Another carrot. The horse in question didn't complain - who would, when free carrots were here? Then a thought came to Sam - one he often had around Ash, who tended to not outright state anything due to, as far as the other blond was concerned, some crippling need to be dramatic about everything.

Surely there's more going on here.

"So..." he ventured, as the horse crunched happily away. "This still doesn't explain much about why we're here. Is the story all there is?"

"Well, we're here because I'm debating getting Christine a horse for an anniversary present, and you're with me because...you're broke and you feel most comfortable with me." Ash was checking a horse's teeth, rats swarming around his feet. It was clear if the horse expressed discomfort, Ash would rapidly be in much MORE discomfort. "And this place has an interesting story, and all."

It was a moment before Sam next spoke.

"...alright," he said, suddenly, "time for another story. I grew up on a farm, as you know. And that meant my dad had to teach me some of the ins-and-outs of it - especially checking on horses. The first time I went solo, a stallion the size of a small car kicked me in the ribs and laid me in bed for a day because I got frustrated with him. But dad said 'Try him with kindness' or some shit like that. So on the next time, I gave him some sugar and a pat on the head, and he stood still as stone whilst I filed his hooves down.

"So I can tell you straight off," he added, turning and walking over to where Ash was, "this one's got a bum knee. It's in his posture - I can tell from here he's not putting enough weight on that leg, and that worries me. You want your wife to be jostled about like a courtesan every time she wants to go for a morning trot? No offense," he added, although he wasn't sure if that was directed at Ash or the rats.

Hopefully, the latter. He did not want to exchange stories with Bishop Hatto in the afterlife.

"Well, I would have consulted experts, but I'll defer to your expertise. We'd best get one of the animal doctors then." Ash said. "Though, speaking of past lives, that brings up something else..."

----

The same town. Somewhen.

"One elephant went out to play...upon a spider's web one day..."

Some things have inherent beauty. A setting sun. A fossilized animal. And a mother singing to her child, as she slowly walked the little girl forward, holding hands with her with the little girl streching her arms above her head. She swung her daughter up, and she laughed.
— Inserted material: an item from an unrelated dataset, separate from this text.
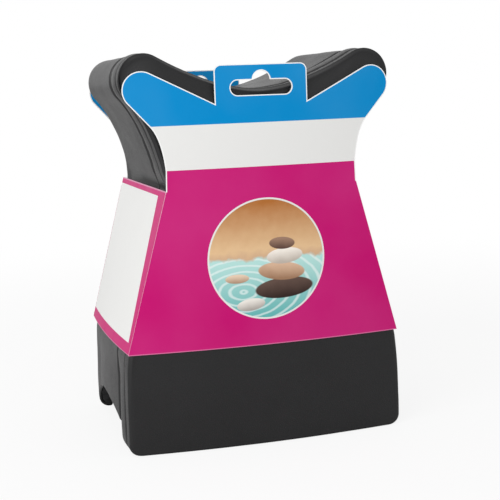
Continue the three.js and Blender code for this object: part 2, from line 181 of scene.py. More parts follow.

"He has such tremendous fun...that he called for another one to come..."

Swing. The rats watched with wary interest: young ones of this kind did not come into their haunts often. The purpose became clear, as the woman walked her daughter all the way to a young horse and swung her up onto its back.

"Yayyyyyyy!" The mother said, clapping.

The rats came.

Not to harm, or threaten. Just to be there. The centuries and the sursine had taught them some lessons that normal rats would never learn, really could NOT learn. Don't be dirty. Don't climb bare skin. Don't react badly if being picked up unless violence was immediately apparent...

Still, it was surprising when the little girl didn't scream, or panic, or run. Instead, she let the rats climb on her, sit on her shoulders and head, the horse snorting beneath her. Sometimes, children knew things even adults would have a hard time discerning.

"...Two elepants went out to play..." The mother said, taking the horse's reigns and guiding it, the little girl gripping the saddle, the rats remaining on her like she was their general. "Upon a spider's web one day..."

"Fun fun fun!"

"Yes, Aggie. They had such tremendous fun."